= Sian Westerman =

Sian Eleri Angharad Westerman (born 1962) is a British banker and co-chair of the BFC Fashion Trust. She is a trustee of the Royal Academy Trust which supports the Royal Academy of Arts, and a past trustee of English National Ballet.

==Early life and education==
Westerman was educated at Manchester High School for Girls and has a degree in English law with French from the University of Birmingham, for two years of which she studied in Limoges.

==Career==
Westerman initially worked as a trainee solicitor at Slaughter and May but has said that she "felt quite far down the food chain and it seemed to me then that everything happens before the lawyers get pulled in". She moved into banking, joining Rothschild and was Managing Director Global Financial Advisory from 2003 to 2013. She is now a senior advisor at Rothschild, specialising in the retail and luxury sector.
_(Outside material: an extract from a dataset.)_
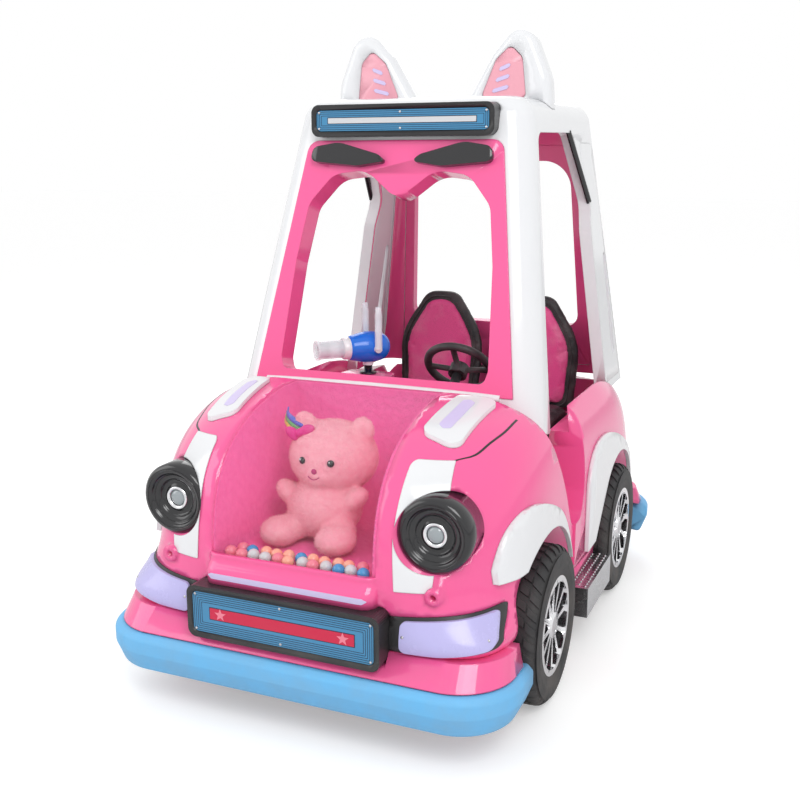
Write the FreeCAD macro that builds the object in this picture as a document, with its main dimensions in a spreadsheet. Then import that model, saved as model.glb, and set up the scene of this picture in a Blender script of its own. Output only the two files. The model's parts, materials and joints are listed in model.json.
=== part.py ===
"""Electric ride-on car of a fairground or shopping-centre floor.

A moulded two-seat body stands on a welded ladder frame with steered front wheels and a driven rear
axle.  The nose holds a lit showcase behind a clear cover, the cab is an open shell with large windows.
Millimetres, +Z up, origin on the ground under the middle of the car, nose towards -Y, driver's side
towards +X.  Every size stands once in the spreadsheet "Sizes", and every piece reads it from there.
"""
import FreeCAD, Part
import math
import os
import re

SIZES = {
    "overall": {
        "half_length": 825, "fit": 0.3, "play": 6,
    },
    "wheels": {
        "front_axle_y": -370, "rear_axle_y": 396, "axle_z": 200, "tyre_radius": 200, "tyre_width": 92,
        "wheel_tuck": 7, "wheel_outer_x": "=base_half_rear - wheel_tuck", "bead_radius": 118,
        "bead_wall": 9, "rim_wall": 8, "rim_flange": 7, "flange_thick": 3, "rim_inset": 4,
        "hub_radius": 32, "hub_depth": 50, "hub_cap": 8, "spoke_count": 12, "spoke_width": 13,
        "spoke_depth": 14, "spoke_inset": 12, "spindle_radius": 8, "spindle_play": 0.06,
    },
    "steering": {
        "kingpin_gap": 12, "kingpin_x": "=wheel_outer_x - tyre_width - kingpin_gap", "kingpin_radius": 7,
        "boss_radius": 14, "boss_half": 34, "yoke_plate": 10, "yoke_half": 20, "arm_length": 92,
        "arm_width": 18, "arm_thick": 9, "tie_radius": 6.5, "tie_drop": 12, "ball_radius": 6,
        "wheel_ring": 90, "wheel_grip": 11, "wheel_rise": 36, "steering_x": 165, "steering_y": -85,
        "steering_z": "=hood_under + wheel_rise", "column_radius": 13, "column_length": 150,
        "column_lean": 49.5,
    },
    "frame": {
        "rail_x": 265, "rail_width": 40, "rail_low": 110, "rail_high": 160, "stay_length": 30,
        "rail_end": "=half_length - bumper_depth - stay_length", "cross_width": 40, "body_seat": 203,
        "beam_width": 56, "beam_high": 230, "tie_hole_radius": 5.5, "tie_hole_y": 450,
        "axle_tube": 24, "motor_radius": 48, "motor_half": 110, "stay_width": 40,
        "outrigger_set": 12,
    },
    "bumpers": {
        "bumper_low": 100, "bumper_high": 200, "bumper_depth": 60, "bumper_lip": 14,
        "bumper_corner": 150, "bumper_proud": 20, "front_bumper_half": "=base_half_front + bumper_proud",
        "rear_bumper_half": "=base_half_rear + bumper_proud", "front_leg_gap": 22,
        "front_bumper_end": "=front_axle_y - tyre_radius - front_leg_gap", "rear_leg_gap": 66,
        "rear_bumper_end": "=rear_axle_y + tyre_radius + rear_leg_gap",
    },
    "base": {
        "base_half_rear": 541, "base_taper": 24, "base_half_front": "=base_half_rear - base_taper",
        "bumper_lead": 19, "base_end": "=half_length - bumper_lead", "base_corner": 140,
        "base_top": 255, "shelf_slope": 42, "side_slope": 12, "well_inner_front": 340,
        "well_clear": 10, "well_inner_rear": "=wheel_outer_x - tyre_width - well_clear", "well_gap": 45,
        "well_radius": "=tyre_radius + well_gap", "arch_lead": 42,
        "arch_front": "=front_axle_y - tyre_radius - arch_lead",
    },
    "nose": {
        "nose_tuck": 17, "nose_half": "=base_half_front - nose_tuck", "nose_mid_y": -200, "nose_set": 65,
        "nose_reach": "=half_length - nose_set + nose_mid_y", "nose_mid_z": 400, "nose_rise": 365,
        "nose_split": -100, "foot_half": 325, "knee_wall": 30, "foot_front": "=bay_rear + knee_wall",
        "foot_step": 465, "shoulder_half": 410, "bay_half": 205, "bay_floor": 402, "bay_rear": -330,
        "bay_wall": 8, "cover_thick": 4, "lip_half": 222, "lip_round": 34, "lip_reach": 30,
        "nub_inset": 154, "nub_x": "=nose_half - nub_inset", "nub_z": 390, "nub_radius": 20,
        "nub_reach": 12, "nub_bore": 8, "nub_bore_depth": 30,
    },
    "trim": {
        "skin_gap": 0.5, "flare_thick": 12, "pod_thick": 10, "band_sink": 9, "band_proud": 1.5,
        "lamp_bar_thick": 7, "patch_thick": 2.5,
    },
    "lamps": {
        "lamp_inset": 161, "lamp_x": "=nose_half - lamp_inset", "lamp_z": 525, "lamp_radius": 88,
        "lamp_set": 101, "lamp_front": "=lamp_set - half_length", "lamp_depth": 92, "lamp_dish": 22,
        "lens_radius": 18, "lens_ring": 30, "tail_inset": 111, "tail_x": "=tail_half - tail_inset",
        "tail_z": 440, "tail_radius": 48, "tail_depth": 20,
    },
    "signs": {
        "plate_half": 250, "plate_low": 226, "plate_high": 356, "plate_set": 10,
        "plate_front": "=plate_set - half_length", "plate_depth": 60, "sign_half": 262, "sign_gap": 10,
        "sign_low": "=screen_top + sign_gap", "sign_drop": 18, "sign_high": "=cab_high - sign_drop",
        "sign_set": 57, "sign_front": "=cab_high_front - sign_set", "sign_depth": 90, "sign_round": 22,
        "panel_sink": 5, "panel_edge": 13,
    },
    "tail": {
        "tail_tuck": 35, "tail_half": "=base_half_rear - tail_tuck", "tail_mid_y": 240, "tail_set": 55,
        "tail_reach": "=half_length - tail_set - tail_mid_y", "tail_mid_z": 360, "tail_rise": 375,
        "seat_well_half": 400, "back_wall": 52, "seat_well_rear": "=cab_low_rear - back_wall",
        "sill_top": 372, "door_rear": -14, "door_top": 560,
    },
    "cab": {
        "cab_low": 600, "cab_high": 1490, "cab_tuck": 51, "cab_low_half": "=tail_half - cab_tuck",
        "cab_high_half": 330, "cab_low_front": -297, "cab_high_front": -55, "cab_rear_set": 73,
        "cab_low_rear": "=half_length - cab_rear_set", "cab_rear_lean": 97,
        "cab_high_rear": "=cab_low_rear - cab_rear_lean", "cab_corner": 78, "cab_wall": 38,
        "roof_thick": 34, "roof_round": 68, "screen_top_half": 280, "screen_low_half": 372,
        "screen_low": 738, "screen_top": 1378, "screen_thick": 64, "screen_proud": 3,
        "rear_panel_half": 318, "rear_panel_low": 650, "rear_panel_top": 1372, "rear_panel_thick": 34,
        "rear_window_half": 281, "rear_window_low": 780, "rear_window_top": 1322, "brow_thick": 20,
        "handle_thick": 34,
    },
    "ears": {
        "ear_y": 212, "ear_thick": 76, "ear_round": 27, "ear_sink": 9, "ear_panel": 5,
    },
    "inside": {
        "floor_top": 272, "seat_front": 226, "seat_box_half": 362, "seat_rear": "=back_y + back_thick",
        "seat_top": 492, "seat_wall": 8, "cushion_thick": 48, "cushion_half": 158, "seat_x": 169,
        "back_lean": 6, "back_set": 152, "back_y": "=cab_low_rear - back_set", "back_thick": 40,
        "back_half": 163, "back_mid": 700, "back_top": 892, "back_top_half": 57, "dash_gap": 8,
        "dash_rear": -165, "hood_under": 736, "dash_low": 560, "battery_half": 170,
        "battery_front": 262, "battery_rear": 520, "battery_high": 450, "pedal_x": 90,
        "pedal_width": 62, "pedal_height": 88, "pedal_thick": 10, "pedal_set": 48, "pedal_lean": 38,
    },
    "gun": {
        "gun_x": -110, "gun_y": -88, "gun_rise": 76, "gun_z": "=hood_under + gun_rise", "gun_turn": 226,
        "gun_body": 62, "gun_fat": 40, "gun_neck": 12, "barrel_radius": 26, "barrel_wall": 4,
        "barrel_length": 92, "prong_radius": 11, "prong_high": 118, "prong_reach": 52,
        "pedestal_radius": 24, "pedestal_foot": 6, "swivel_radius": 12, "swivel_pin": 6,
    },
    "steps": {
        "step_tuck": 44, "step_inner": "=nose_half - step_tuck", "step_width": 89,
        "step_outer": "=step_inner + step_width", "step_front": -96, "step_rear": 186, "step_low": 106,
        "step_high": 190, "step_wall": 3,
    },
}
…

She joined the board of fashion accessories designer Anya Hindmarch in 2005 for six years, and after the 2008 financial crisis became involved with the British Fashion Council, advising young designers on financial matters. After a time living in Hong Kong she returned to the UK and became co-chair, with Tania Fares, of BFC Fashion Trust, a charity set up by the BFC to support young British designers. She is a board member or mentor to several fashion companies.